Bisnis.com, JAKARTA – Menteri Koordinator Bidang Perekonomian Airlangga Hartarto mengungkap sejumlah strategi untuk menciutkan defisit perdagangan non-migas Indonesia terhadap China, yang mencapai US$10 miliar atau setara dengan Rp163 triliun (asumsi kurs Rp16.400 per dolar AS) pada tahun lalu.
Turut menyaksikan pertemuan bilateral antara Presiden Prabowo Subianto dan Perdana Menteri (PM) China Li Qiang pada hari ini, Minggu (25/5/2025), Airlangga menyebut bahwa peningkatan investasi menjadi salah satu strategi untuk memperbaiki neraca dagang.
Pemerintah pun mendorong adanya kerja sama dengan China dalam sejumlah program unggulan seperti Makan Bergizi Gratis, swasembada energi, dan proyek strategis giant sea wall.
“Pak Presiden tadi bicara mengenai program unggulan baik itu Makan Bergizi Gratis. Kemudian juga mengenai swasembada energi. Ke depan juga proyek strategis seperti giant sea wall juga sedang disiapkan,” ucapnya di kompleks Istana Kepresidenan, Minggu (25/5/2025).
Airlangga optimistis kerja sama bilateral ini juga akan meningkatkan nilai ekspor yang sebelumnya telah tumbuh 21,5% pada Maret 2025 dengan besaran nilai US$919,8 juta.
“Kami harapkan secara strategis akan lebih tinggi lagi,” pungkas Airlangga.
Baca Juga
Adapun, Indonesia juga masih mencatatkan defisit perdagangan nonmigas dengan China pada Maret 2025, bahkan menjadi salah satu defisit yang terdalam.
Indonesia mengalami defisit perdagangan dengan beberapa negara, dengan China menjadi negara penyumbang defisit perdagangan nonmigas mencapai US$1,11 miliar pada Maret 2025.

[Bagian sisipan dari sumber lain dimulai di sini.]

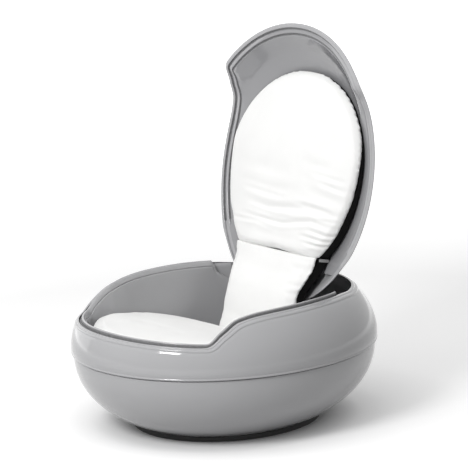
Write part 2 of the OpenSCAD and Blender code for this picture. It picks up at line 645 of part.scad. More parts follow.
// Exposed section of the liner's ridge: steps inwards and up from the shell's inner face
ridge_w = 10.8;
ridge_h = 8.4;
ridge_lift = 2;
ridge_in_share = [0.028, 0.093, 0.278, 0.593, 0.815, 1];
ridge_up_share = [0.19, 0, 0.119, 0.464, 0.738, 1];
ridge_base = lid_gap + ridge_lift;
liner_past_lips = 8;
module lid_liner() {
    // The back of the liner stops ahead of the hinge
    w = liner_t;
    dome_lift = lid_gap + ridge_h;
    rings = concat(
        [for (f = [0.86, 0.64, 0.44, 0.26, 0.1]) lid_ring(f, liner_inset, dome_lift)],
        [for (k = [5 : -1 : 0]) [for (i = [0 : cols - 1])
            over(i, face_high[i] + ridge_in_share[k] * ridge_w, ridge_base + ridge_up_share[k] * ridge_h)]],
        [[for (d = dirs) rim_pt(d, shell_t + flange_play, ridge_base + ridge_up_share[3] * ridge_h + w)]],
        [for (f = [0.12, 0.26, 0.44, 0.64, 0.86]) lid_ring(f, liner_inset - w, dome_lift)]);
    color(liner_grey) swing_open() difference() {
        pillow([0, 0, closed_h - liner_inset], rings, [0, 0, closed_h - liner_inset + w]);
        translate([-chair_w, lip_end_y + liner_past_lips, 0]) cube([2 * chair_w, chair_d, chair_w]);
    }
}

lid_seal_play = 0.7;
lid_seal_past = 0.6;
lid_seal_t = 1.3;
module lid_seal() {
    low = lid_gap + seal_up;
    high = low + lid_seal_t;
    color(rubber) swing_open() strip([for (i = lipped)
        [over(i, face_low[i] + lid_seal_play, low), over(i, face_high[i] + lid_seal_past, low),
            over(i, face_high[i] + lid_seal_past, high), over(i, face_high[i], high)]]);
}

// Hinge: brackets and pins stand on the bowl, arms and bushes ride with the lid

axis = [hinge_y, hinge_z];
plate_t = 6;
plate_w = 40;
plate_l = 74;
plate_past = 12;
plate_x = bracket_x - plate_past;
bolt_in_x = 6;
bolt_in_y = 9;
neck_l = 137.5;
neck_low_z = hinge_z - neck_l;
stop_r = 24;
stop_turn = -152.5;
lug_d = 16;
bumper_d = 10;
heel_turn = -25;
heel_l = 28;
heel_w = 10;
stop_low_z = hinge_z + stop_r * sin(stop_turn) - lug_d / 2;
bolt_spots = [for (x = [bolt_in_x, plate_w - bolt_in_x], side = [-1, 1])
    [plate_x + x, hinge_y + side * (plate_l / 2 - bolt_in_y)]];

module bracket() {
    foot_top = recess_z + plate_t;
    side_plate(bracket_x, bracket_t) difference() {
        union() {
            translate(axis) circle(d = bracket_head_d);
            polygon([[hinge_y - neck_w / 2, hinge_z], [hinge_y - neck_w / 2, neck_low_z],
                [hinge_y - 1.8 * neck_w, foot_top], [hinge_y + 1.8 * neck_w, foot_top],
                [hinge_y + neck_w / 2, neck_low_z], [hinge_y + neck_w / 2, hinge_z]]);
            translate(axis) rotate(stop_turn) {
                translate([0, -lug_d / 2]) square([stop_r, lug_d]);
                translate([stop_r, 0]) circle(d = lug_d);
            }
        }
        translate(axis) circle(d = pin_d);
    }
    difference() {
        translate([plate_x, hinge_y - plate_l / 2, recess_z]) cube([plate_w, plate_l, plate_t]);
        for (p = bolt_spots) translate([p.x, p.y, recess_z - cut]) cylinder(h = 2 * cut, d = bolt_d);
    }
}
module hinge_bracket_left() {
    color(black) bracket();
}
module hinge_bracket_right() {
    color(black) mirror([1, 0, 0]) bracket();
}

bolt_bite = 12;
module bracket_bolts() {
    head_h = 0.6 * bolt_d;
    reach = liner_t + bolt_bite;
    color(steel) both_sides() for (p = bolt_spots) translate([p.x, p.y, recess_z]) {
        translate([0, 0, plate_t]) cylinder(h = head_h, d = 1.7 * bolt_d);
        translate([0, 0, -reach]) cylinder(h = plate_t + reach, d = bolt_d);
    }
}

// The block's flat underside ends at its toe, and its rear end clears the base shell
block_ahead = 40;
block_toe = 27;
block_past = 33;
block_play = 2;
module hinge_block() {
    half = plate_x + plate_w - block_play;
    front_y = hinge_y - block_ahead;
    rear_y = hinge_y + block_past;
    top = recess_z - liner_t - rest_gap;
    rear_z = under_z_at(half, rear_y, shell_t) + block_play;
    color(timber) side_plate(-half, 2 * half) polygon([[front_y, top], [front_y, floor_z],
        [hinge_y - block_toe, floor_z], [rear_y, rear_z], [rear_y, top]]);
}

bush_wall = 3;
bush_flange_d = 22;
clip_x = arm_x + arm_t + side_gap;
clip_t = 2;
pin_head_t = 3;
module pin() {
    translate([bracket_x - pin_head_t, hinge_y, hinge_z]) rotate([0, 90, 0]) {
        cylinder(h = clip_x + 2 * clip_t - bracket_x + pin_head_t, d = pin_d);
        cylinder(h = pin_head_t, d = 1.6 * pin_d);
    }
}
module hinge_pin_left() {
    color(steel) pin();
}
module hinge_pin_right() {
    color(steel) mirror([1, 0, 0]) pin();
}
module pin_clips() {
    color(steel) both_sides() translate([clip_x, hinge_y, hinge_z]) rotate([0, 90, 0]) difference() {
        cylinder(h = clip_t, d = 1.7 * pin_d);
        translate([0, 0, -cut]) cylinder(h = 2 * cut, d = pin_d);
    }
}
module stop_bumpers() {
    at = axis + stop_r * [cos(stop_turn), sin(stop_turn)];
    color(rubber) both_sides() translate([bracket_x + bracket_t, at.x, at.y]) rotate([0, 90, 0])
        cylinder(h = arm_x + arm_t - bracket_x - bracket_t, d = bumper_d);
}

beam_ahead = 130;
beam_w = 36;
beam_h = 18;
beam_wall = 3;
beam_y = hinge_y - beam_ahead;
beam_top_z = dome_z_at(arm_x, beam_y + beam_w, liner_inset) - 3 * rest_gap;
arm_end_half = 9;
arm_end_z = beam_top_z - arm_end_half - beam_wall;
// The arm's upper edge starts a little inside the eye's top, its lower edge just under the pin
eye_blend = 1;
arm_under = 2;
module arm() {
    side_plate(arm_x, arm_t) difference() {
        union() {
            translate(axis) circle(d = arm_eye_d);
            polygon([[hinge_y, hinge_z + arm_eye_d / 2 - eye_blend], [beam_y, arm_end_z + arm_end_half],
                [beam_y, arm_end_z - arm_end_half], [hinge_y, hinge_z - arm_under]]);
            translate(axis) rotate(heel_turn) translate([0, -heel_w / 2]) square([heel_l, heel_w]);
        }
        translate(axis) circle(d = pin_d + 2 * bush_wall);
    }
}
module hinge_arm_left() {
    color(black) swing_open() arm();
}
module hinge_arm_right() {
    color(black) swing_open() mirror([1, 0, 0]) arm();
}
module arm_bushes() {
    color(cotton) swing_open() both_sides() translate([arm_x, hinge_y, hinge_z]) rotate([0, 90, 0])
        difference() {
            union() {
                cylinder(h = arm_t, d = pin_d + 2 * bush_wall);
                translate([0, 0, -bush_flange_t]) cylinder(h = bush_flange_t, d = bush_flange_d);
            }
            translate([0, 0, -cut]) cylinder(h = 2 * cut, d = pin_d + 2 * running_gap);
        }
}
module hinge_beam() {
    w = beam_wall;
    color(black) swing_open() translate([-arm_x, beam_y, beam_top_z - beam_h]) difference() {
        cube([2 * arm_x, beam_w, beam_h]);
        translate([-cut, w, w]) cube([2 * arm_x + 2 * cut, beam_w - 2 * w, beam_h - 2 * w]);
    }
}
beam_bolt_grip = 10;
module beam_bolts() {
    color(steel) swing_open() both_sides()
        translate([arm_x - beam_bolt_grip, beam_y + beam_w / 3, arm_end_z]) rotate([0, 90, 0]) {
            cylinder(h = beam_bolt_grip + arm_t, d = bolt_d);
            translate([0, 0, beam_bolt_grip + arm_t]) cylinder(h = bolt_d / 3, d = 1.5 * bolt_d);
        }
}
module beam_screws() {
    color(steel) swing_open() both_sides() for (x = [0.3, 0.72] * arm_x) {
        top = dome_z_at(x, beam_y + beam_w / 2, liner_inset - liner_t) + bolt_d / 4;
        translate([x, beam_y + beam_w / 2, beam_top_z - beam_h - bolt_d / 2]) {
            cylinder(h = bolt_d / 2, d = 1.5 * bolt_d);
            cylinder(h = top - beam_top_z + beam_h + bolt_d / 2, d = 0.7 * bolt_d);
        }
    }
}

base_shell();
upper_shell();
seam_gasket();
seam_screws();
foot_ring();
foot_screws();
tub_liner();
rim_seal();
seat_pedestal();
seat_cushion();
lower_back_pad();
lower_back_backing();
hinge_block();
hinge_bracket_left();
hinge_bracket_right();
bracket_bolts();
hinge_pin_left();
hinge_pin_right();
pin_clips();
stop_bumpers();
lid_shell();
lid_liner();
lid_seal();
hinge_arm_left();
hinge_arm_right();
arm_bushes();
hinge_beam();
beam_bolts();
beam_screws();
back_core();
back_cushion();
fold_tabs();
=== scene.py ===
import math

import bmesh
import bpy
import numpy as np
from mathutils import Matrix, Vector


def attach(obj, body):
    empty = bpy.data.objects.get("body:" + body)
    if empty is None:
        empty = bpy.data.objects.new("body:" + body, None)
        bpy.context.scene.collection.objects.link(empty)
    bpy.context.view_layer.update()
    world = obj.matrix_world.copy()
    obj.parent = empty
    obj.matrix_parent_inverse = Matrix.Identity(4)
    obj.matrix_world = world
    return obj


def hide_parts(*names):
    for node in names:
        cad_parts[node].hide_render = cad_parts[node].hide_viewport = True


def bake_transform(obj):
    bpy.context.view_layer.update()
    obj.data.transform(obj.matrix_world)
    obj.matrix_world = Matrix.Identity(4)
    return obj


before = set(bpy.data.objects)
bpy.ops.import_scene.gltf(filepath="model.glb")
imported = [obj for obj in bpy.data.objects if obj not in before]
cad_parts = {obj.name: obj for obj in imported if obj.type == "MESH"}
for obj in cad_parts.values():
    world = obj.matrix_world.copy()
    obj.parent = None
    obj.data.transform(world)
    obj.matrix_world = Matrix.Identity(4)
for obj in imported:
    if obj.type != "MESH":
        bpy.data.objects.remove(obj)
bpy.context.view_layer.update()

scene = bpy.context.scene
MM = 0.001

# The egg, in millimetres
HALF_W, HALF_D, CLOSED_H, RIDGE_Z = 380.0, 420.0, 457.0, 217.0
PLAN_POW, DOME_IN, DOME_OUT, UNDER_POW = 2.03, 2.118, 1.986, 2.17
FRONT_Z, ARM_Z = 285.0, 353.0
HINGE = (235.0, 387.5)
OPEN_ANGLE = math.radians(102.4)
SHELL_T, LID_GAP, REAR_DROP = 6.0, 2.5, 3.0
ROLL_W, ROLL_H, INNER_R = 4.6, 4.2, 1.2
LIP_END = 178.0
COLS = 288
HALVINGS = 30

RIM_Y = np.array([-1, -0.786, -0.643, -0.524, -0.405, -0.262, -0.095, 0.19, 0.476, 0.857]) * HALF_D
RIM_RISE = np.array([0.15, 0.04, 0, 0.42, 0.79, 0.93, 0.98, 1, 0.96, 0.885])
RIM_Z = FRONT_Z + (ARM_Z - FRONT_Z) * RIM_RISE


def knot_slopes():
    """Slopes of a curve through the rim's knots that never overshoots them."""
    step = np.diff(RIM_Y)
    sec = np.diff(RIM_Z) / step
    out = [sec[0]]
    for i in range(1, len(RIM_Y) - 1):
        a, b = 2 * step[i] + step[i - 1], step[i] + 2 * step[i - 1]
        out.append(0.0 if sec[i - 1] * sec[i] <= 0 else (a + b) / (a / sec[i - 1] + b / sec[i]))
    return np.array(out + [sec[-1]])


RIM_SLOPE = knot_slopes()


def curve_at(knots, values, slopes, u):
    """A smooth curve through knots, read at u."""
    i = np.clip(np.searchsorted(knots, u, side="right") - 1, 0, len(knots) - 2)
    h = knots[i + 1] - knots[i]
    f = (u - knots[i]) / h
    g = 1 - f
    return (values[i] * (1 + 2 * f) * g * g + slopes[i] * h * f * g * g
            + values[i + 1] * f * f * (3 - 2 * f) - slopes[i + 1] * h * f * f * g)


def rim_z(y):
    """Height of the rim line at a depth."""
    y = np.asarray(y, float)
    z = curve_at(RIM_Y, RIM_Z, RIM_SLOPE, y)
    return np.where(y > RIM_Y[-1], RIM_Z[-1] + RIM_SLOPE[-1] * (y - RIM_Y[-1]), z)


def power(v, e):
    return np.sign(v) * np.abs(v) ** e


QS = np.radians(90 + np.arange(COLS) * 360.0 / COLS)
DX, DY = power(np.cos(QS), 2 / PLAN_POW), power(np.sin(QS), 2 / PLAN_POW)


def dome_z(s, t):
    return RIDGE_Z + (CLOSED_H - t - RIDGE_Z) * np.maximum(0, 1 - s ** DOME_IN) ** (1 / DOME_OUT)


def dome_z_at(x, y, t):
    s = (np.abs(x / (HALF_W - t)) ** PLAN_POW + np.abs(y / (HALF_D - t)) ** PLAN_POW) ** (1 / PLAN_POW)
    return dome_z(np.minimum(1, s), t)


def dome_ring(s, t):
    return np.stack([(HALF_W - t) * DX * s, (HALF_D - t) * DY * s, dome_z(s, t)], 1)


def rim_share(t, lift):
    """The share of the plan at which a dome of thickness t is a lift above the rim line."""
    lo, hi = np.full(COLS, 0.4), np.ones(COLS)
    for _ in range(HALVINGS):
        m = (lo + hi) / 2
        above = dome_z(m, t) - rim_z((HALF_D - t) * DY * m) - lift > 0
        lo, hi = np.where(above, m, lo), np.where(above, hi, m)
    return (lo + hi) / 2


def rim_ring(t, lift):
    return dome_ring(rim_share(t, lift), t)


RIM0 = rim_ring(0, 0)
_e = np.roll(RIM0, -1, 0) - np.roll(RIM0, 1, 0)
_e[:, 2] = 0
_e /= np.linalg.norm(_e, axis=1)[:, None]
INWARD = np.stack([-_e[:, 1], _e[:, 0]], 1)
RY = RIM0[:, 1]


def ease(v, lo, hi):
    f = np.clip((v - lo) / (hi - lo), 0, 1)
    return f * f * (3 - 2 * f)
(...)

Secara terperinci, defisit perdagangan dengan China utamanya disumbang oleh mesin dan peralatan mekanis serta bagiannya (HS 84) yakni -US$1,41 miliar, mesin dan perlengkapan elektrik serta bagiannya (HS 85) -US$1,30 miliar, dan kendaraan dan bagiannya (HS 87) -US$351 juta.
Selain dengan China, Australia dan Thailand menjadi dua negara lainnya sebagai penyumbang defisit terbesar pada Maret 2025. Australia menyumbang defisit sebesar US$0,35 miliar, dan Thailand US$195 juta pada Maret 2025.
Untuk Australia, defisit terbesar dikontribusikan oleh komoditas serealia (HS10) terutama dari komoditas gandum yakni sebesar -US$103 juta, kemudian logam mulia dan perhiasan (HS71) -US$91,2 juta, dan bahan bakar mineral (HS27) -US$83,4 juta.
Sementara untuk Thailand, BPS mencatat bahwa komoditas penyumbang defisit nonmigas terbesar yakni defisit terbesar dikontribusikan oleh gula dan kembang gula (HS17) -US$96,5 juta, plastik dan barang dari plastik (HS39) -US$68,7 juta, serta mesin dan peralatan mekanis serta bagiannya (HS84) -US$68,5 juta.
Sementara itu, Indonesia tercatat mengalami surplus perdagangan barang pada kelompok nonmigas dengan beberapa negara. Tiga terbesar diantaranya adalah Amerika Serikat (AS) US$1,98 miliar, India US$1,04 miliar, Filipina US$714 juta.